* _Description of the task_
Can all of these lines be returned exactly?

* _Information shown_
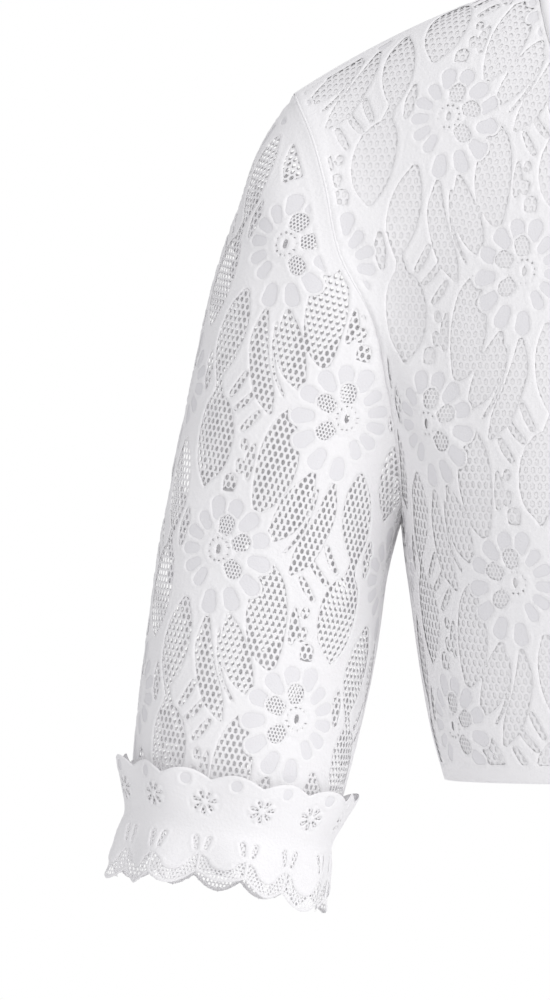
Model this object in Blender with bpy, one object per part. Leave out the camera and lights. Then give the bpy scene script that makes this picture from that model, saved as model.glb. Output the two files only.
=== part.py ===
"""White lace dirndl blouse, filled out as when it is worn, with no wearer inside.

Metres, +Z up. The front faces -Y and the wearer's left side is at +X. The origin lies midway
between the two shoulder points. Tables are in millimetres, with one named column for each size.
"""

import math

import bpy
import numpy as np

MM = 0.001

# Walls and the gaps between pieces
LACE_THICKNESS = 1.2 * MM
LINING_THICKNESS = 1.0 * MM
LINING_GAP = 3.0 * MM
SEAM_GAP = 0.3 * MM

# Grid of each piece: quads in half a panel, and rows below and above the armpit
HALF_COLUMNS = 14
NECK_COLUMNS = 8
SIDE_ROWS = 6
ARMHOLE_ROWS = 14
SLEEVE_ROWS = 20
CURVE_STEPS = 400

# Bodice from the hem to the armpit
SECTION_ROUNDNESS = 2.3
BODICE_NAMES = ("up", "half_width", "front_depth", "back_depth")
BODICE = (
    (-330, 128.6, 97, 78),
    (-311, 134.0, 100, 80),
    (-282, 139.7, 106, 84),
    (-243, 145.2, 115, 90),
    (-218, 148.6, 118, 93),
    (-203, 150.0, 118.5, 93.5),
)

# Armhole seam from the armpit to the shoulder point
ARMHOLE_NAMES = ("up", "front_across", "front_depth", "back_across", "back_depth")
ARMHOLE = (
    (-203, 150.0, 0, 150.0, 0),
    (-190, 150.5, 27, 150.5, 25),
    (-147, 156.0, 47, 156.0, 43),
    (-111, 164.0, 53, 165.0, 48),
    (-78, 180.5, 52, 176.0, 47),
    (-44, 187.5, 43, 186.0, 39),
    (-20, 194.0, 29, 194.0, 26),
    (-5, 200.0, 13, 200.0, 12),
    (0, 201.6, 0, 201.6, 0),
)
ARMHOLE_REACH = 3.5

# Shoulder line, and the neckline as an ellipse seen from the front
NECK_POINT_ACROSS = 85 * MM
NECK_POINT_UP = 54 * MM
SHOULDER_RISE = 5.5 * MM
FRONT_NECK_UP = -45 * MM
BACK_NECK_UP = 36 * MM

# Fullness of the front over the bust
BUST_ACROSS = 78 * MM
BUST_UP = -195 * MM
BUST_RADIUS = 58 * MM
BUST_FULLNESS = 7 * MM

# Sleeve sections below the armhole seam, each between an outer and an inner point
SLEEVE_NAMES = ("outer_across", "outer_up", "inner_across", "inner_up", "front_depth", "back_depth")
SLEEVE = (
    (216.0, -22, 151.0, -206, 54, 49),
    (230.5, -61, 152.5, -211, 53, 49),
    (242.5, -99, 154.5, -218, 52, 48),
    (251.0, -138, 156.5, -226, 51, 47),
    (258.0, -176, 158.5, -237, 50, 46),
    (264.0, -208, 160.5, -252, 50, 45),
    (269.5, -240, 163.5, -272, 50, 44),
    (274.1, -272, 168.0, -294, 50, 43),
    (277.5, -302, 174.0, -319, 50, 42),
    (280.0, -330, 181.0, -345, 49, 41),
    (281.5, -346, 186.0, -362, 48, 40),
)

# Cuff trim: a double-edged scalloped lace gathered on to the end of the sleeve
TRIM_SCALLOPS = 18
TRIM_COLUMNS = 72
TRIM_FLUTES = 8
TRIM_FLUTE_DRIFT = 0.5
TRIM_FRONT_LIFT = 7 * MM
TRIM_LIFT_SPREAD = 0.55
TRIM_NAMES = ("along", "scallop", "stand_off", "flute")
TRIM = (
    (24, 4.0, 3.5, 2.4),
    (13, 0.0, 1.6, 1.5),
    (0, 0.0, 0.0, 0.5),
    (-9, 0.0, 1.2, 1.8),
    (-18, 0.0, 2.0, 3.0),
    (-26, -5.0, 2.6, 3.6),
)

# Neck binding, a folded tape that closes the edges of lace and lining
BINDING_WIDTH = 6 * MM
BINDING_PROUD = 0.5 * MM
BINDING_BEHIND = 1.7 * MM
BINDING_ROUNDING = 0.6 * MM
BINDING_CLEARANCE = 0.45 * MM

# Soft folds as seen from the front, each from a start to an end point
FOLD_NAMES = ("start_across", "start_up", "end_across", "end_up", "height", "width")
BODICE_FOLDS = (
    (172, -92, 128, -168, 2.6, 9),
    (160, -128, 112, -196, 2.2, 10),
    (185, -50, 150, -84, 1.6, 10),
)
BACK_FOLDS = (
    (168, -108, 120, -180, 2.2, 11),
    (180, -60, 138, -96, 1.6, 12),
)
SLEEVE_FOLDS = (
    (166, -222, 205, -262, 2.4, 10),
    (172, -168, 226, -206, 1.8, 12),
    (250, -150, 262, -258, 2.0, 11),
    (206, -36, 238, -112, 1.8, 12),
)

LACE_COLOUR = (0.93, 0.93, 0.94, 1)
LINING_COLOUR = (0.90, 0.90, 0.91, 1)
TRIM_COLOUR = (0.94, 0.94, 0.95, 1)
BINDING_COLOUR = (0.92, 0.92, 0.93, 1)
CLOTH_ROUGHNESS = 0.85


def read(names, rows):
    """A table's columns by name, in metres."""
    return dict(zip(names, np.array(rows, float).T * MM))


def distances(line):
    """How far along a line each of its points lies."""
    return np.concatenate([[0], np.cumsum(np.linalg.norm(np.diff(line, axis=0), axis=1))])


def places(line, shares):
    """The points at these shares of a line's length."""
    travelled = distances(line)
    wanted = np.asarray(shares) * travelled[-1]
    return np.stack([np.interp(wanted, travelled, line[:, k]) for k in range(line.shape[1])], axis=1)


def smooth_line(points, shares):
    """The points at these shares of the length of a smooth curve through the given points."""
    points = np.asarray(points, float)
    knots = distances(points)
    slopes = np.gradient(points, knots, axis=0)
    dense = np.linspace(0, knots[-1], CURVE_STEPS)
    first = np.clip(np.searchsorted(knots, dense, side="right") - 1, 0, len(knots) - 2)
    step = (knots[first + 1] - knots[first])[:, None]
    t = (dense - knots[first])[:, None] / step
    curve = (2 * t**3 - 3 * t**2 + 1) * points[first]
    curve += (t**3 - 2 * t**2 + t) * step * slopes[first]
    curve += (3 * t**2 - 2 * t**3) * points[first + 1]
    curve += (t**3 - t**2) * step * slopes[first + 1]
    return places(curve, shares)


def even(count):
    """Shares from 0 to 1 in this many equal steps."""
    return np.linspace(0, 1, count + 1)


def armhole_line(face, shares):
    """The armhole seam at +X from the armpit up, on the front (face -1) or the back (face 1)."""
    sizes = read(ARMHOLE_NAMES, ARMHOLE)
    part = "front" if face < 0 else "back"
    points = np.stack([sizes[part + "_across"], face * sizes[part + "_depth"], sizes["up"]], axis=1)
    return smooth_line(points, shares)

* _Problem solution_
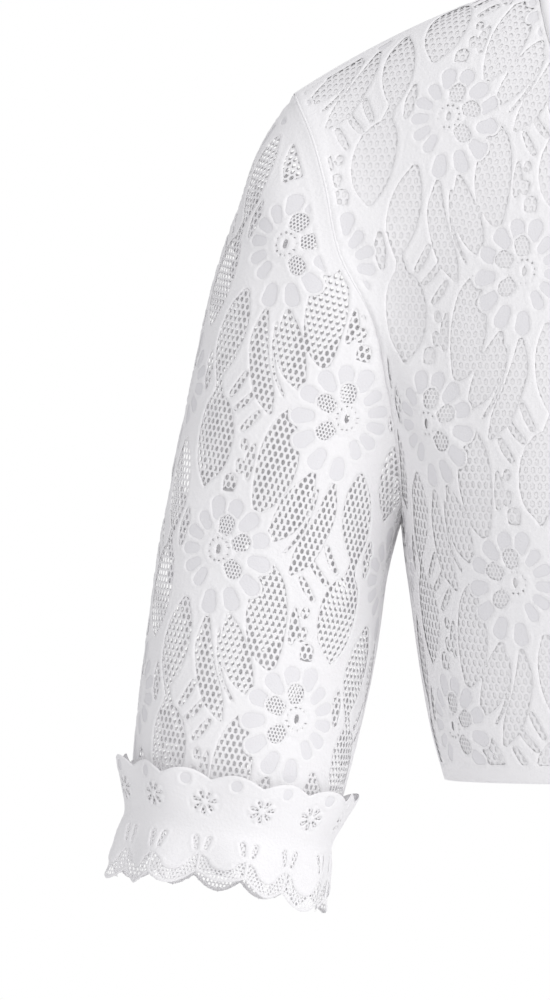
Model this object in Blender with bpy, one object per part. Leave out the camera and lights. Then give the bpy scene script that makes this picture from that model, saved as model.glb. Output the two files only.
=== part.py ===
"""White lace dirndl blouse, filled out as when it is worn, with no wearer inside.

Metres, +Z up. The front faces -Y and the wearer's left side is at +X. The origin lies midway
between the two shoulder points. Tables are in millimetres, with one named column for each size.
"""

import math

import bpy
import numpy as np

MM = 0.001

# Walls and the gaps between pieces
LACE_THICKNESS = 1.2 * MM
LINING_THICKNESS = 1.0 * MM
LINING_GAP = 3.0 * MM
SEAM_GAP = 0.3 * MM

# Grid of each piece: quads in half a panel, and rows below and above the armpit
HALF_COLUMNS = 14
NECK_COLUMNS = 8
SIDE_ROWS = 6
ARMHOLE_ROWS = 14
SLEEVE_ROWS = 20
CURVE_STEPS = 400

# Bodice from the hem to the armpit
SECTION_ROUNDNESS = 2.3
BODICE_NAMES = ("up", "half_width", "front_depth", "back_depth")
BODICE = (
    (-330, 128.6, 97, 78),
    (-311, 134.0, 100, 80),
    (-282, 139.7, 106, 84),
    (-243, 145.2, 115, 90),
    (-218, 148.6, 118, 93),
    (-203, 150.0, 118.5, 93.5),
)

# Armhole seam from the armpit to the shoulder point
ARMHOLE_NAMES = ("up", "front_across", "front_depth", "back_across", "back_depth")
ARMHOLE = (
    (-203, 150.0, 0, 150.0, 0),
    (-190, 150.5, 27, 150.5, 25),
    (-147, 156.0, 47, 156.0, 43),
    (-111, 164.0, 53, 165.0, 48),
    (-78, 180.5, 52, 176.0, 47),
    (-44, 187.5, 43, 186.0, 39),
    (-20, 194.0, 29, 194.0, 26),
    (-5, 200.0, 13, 200.0, 12),
    (0, 201.6, 0, 201.6, 0),
)
ARMHOLE_REACH = 3.5

# Shoulder line, and the neckline as an ellipse seen from the front
NECK_POINT_ACROSS = 85 * MM
NECK_POINT_UP = 54 * MM
SHOULDER_RISE = 5.5 * MM
FRONT_NECK_UP = -45 * MM
BACK_NECK_UP = 36 * MM

# Fullness of the front over the bust
BUST_ACROSS = 78 * MM
BUST_UP = -195 * MM
BUST_RADIUS = 58 * MM
BUST_FULLNESS = 7 * MM

# Sleeve sections below the armhole seam, each between an outer and an inner point
SLEEVE_NAMES = ("outer_across", "outer_up", "inner_across", "inner_up", "front_depth", "back_depth")
SLEEVE = (
    (216.0, -22, 151.0, -206, 54, 49),
    (230.5, -61, 152.5, -211, 53, 49),
    (242.5, -99, 154.5, -218, 52, 48),
    (251.0, -138, 156.5, -226, 51, 47),
    (258.0, -176, 158.5, -237, 50, 46),
    (264.0, -208, 160.5, -252, 50, 45),
    (269.5, -240, 163.5, -272, 50, 44),
    (274.1, -272, 168.0, -294, 50, 43),
    (277.5, -302, 174.0, -319, 50, 42),
    (280.0, -330, 181.0, -345, 49, 41),
    (281.5, -346, 186.0, -362, 48, 40),
)

# Cuff trim: a double-edged scalloped lace gathered on to the end of the sleeve
TRIM_SCALLOPS = 18
TRIM_COLUMNS = 72
TRIM_FLUTES = 8
TRIM_FLUTE_DRIFT = 0.5
TRIM_FRONT_LIFT = 7 * MM
TRIM_LIFT_SPREAD = 0.55
TRIM_NAMES = ("along", "scallop", "stand_off", "flute")
TRIM = (
    (24, 4.0, 3.5, 2.4),
    (13, 0.0, 1.6, 1.5),
    (0, 0.0, 0.0, 0.5),
    (-9, 0.0, 1.2, 1.8),
    (-18, 0.0, 2.0, 3.0),
    (-26, -5.0, 2.6, 3.6),
)

# Neck binding, a folded tape that closes the edges of lace and lining
BINDING_WIDTH = 6 * MM
BINDING_PROUD = 0.5 * MM
BINDING_BEHIND = 1.7 * MM
BINDING_ROUNDING = 0.6 * MM
BINDING_CLEARANCE = 0.45 * MM

# Soft folds as seen from the front, each from a start to an end point
FOLD_NAMES = ("start_across", "start_up", "end_across", "end_up", "height", "width")
BODICE_FOLDS = (
    (172, -92, 128, -168, 2.6, 9),
    (160, -128, 112, -196, 2.2, 10),
    (185, -50, 150, -84, 1.6, 10),
)
BACK_FOLDS = (
    (168, -108, 120, -180, 2.2, 11),
    (180, -60, 138, -96, 1.6, 12),
)
SLEEVE_FOLDS = (
    (166, -222, 205, -262, 2.4, 10),
    (172, -168, 226, -206, 1.8, 12),
    (250, -150, 262, -258, 2.0, 11),
    (206, -36, 238, -112, 1.8, 12),
)

LACE_COLOUR = (0.93, 0.93, 0.94, 1)
LINING_COLOUR = (0.90, 0.90, 0.91, 1)
TRIM_COLOUR = (0.94, 0.94, 0.95, 1)
BINDING_COLOUR = (0.92, 0.92, 0.93, 1)
CLOTH_ROUGHNESS = 0.85


def read(names, rows):
    """A table's columns by name, in metres."""
    return dict(zip(names, np.array(rows, float).T * MM))


def distances(line):
    """How far along a line each of its points lies."""
    return np.concatenate([[0], np.cumsum(np.linalg.norm(np.diff(line, axis=0), axis=1))])


def places(line, shares):
    """The points at these shares of a line's length."""
    travelled = distances(line)
    wanted = np.asarray(shares) * travelled[-1]
    return np.stack([np.interp(wanted, travelled, line[:, k]) for k in range(line.shape[1])], axis=1)


def smooth_line(points, shares):
    """The points at these shares of the length of a smooth curve through the given points."""
    points = np.asarray(points, float)
    knots = distances(points)
    slopes = np.gradient(points, knots, axis=0)
    dense = np.linspace(0, knots[-1], CURVE_STEPS)
    first = np.clip(np.searchsorted(knots, dense, side="right") - 1, 0, len(knots) - 2)
    step = (knots[first + 1] - knots[first])[:, None]
    t = (dense - knots[first])[:, None] / step
    curve = (2 * t**3 - 3 * t**2 + 1) * points[first]
    curve += (t**3 - 2 * t**2 + t) * step * slopes[first]
    curve += (3 * t**2 - 2 * t**3) * points[first + 1]
    curve += (t**3 - t**2) * step * slopes[first + 1]
    return places(curve, shares)


def even(count):
    """Shares from 0 to 1 in this many equal steps."""
    return np.linspace(0, 1, count + 1)


def armhole_line(face, shares):
    """The armhole seam at +X from the armpit up, on the front (face -1) or the back (face 1)."""
    sizes = read(ARMHOLE_NAMES, ARMHOLE)
    part = "front" if face < 0 else "back"
    points = np.stack([sizes[part + "_across"], face * sizes[part + "_depth"], sizes["up"]], axis=1)
    return smooth_line(points, shares)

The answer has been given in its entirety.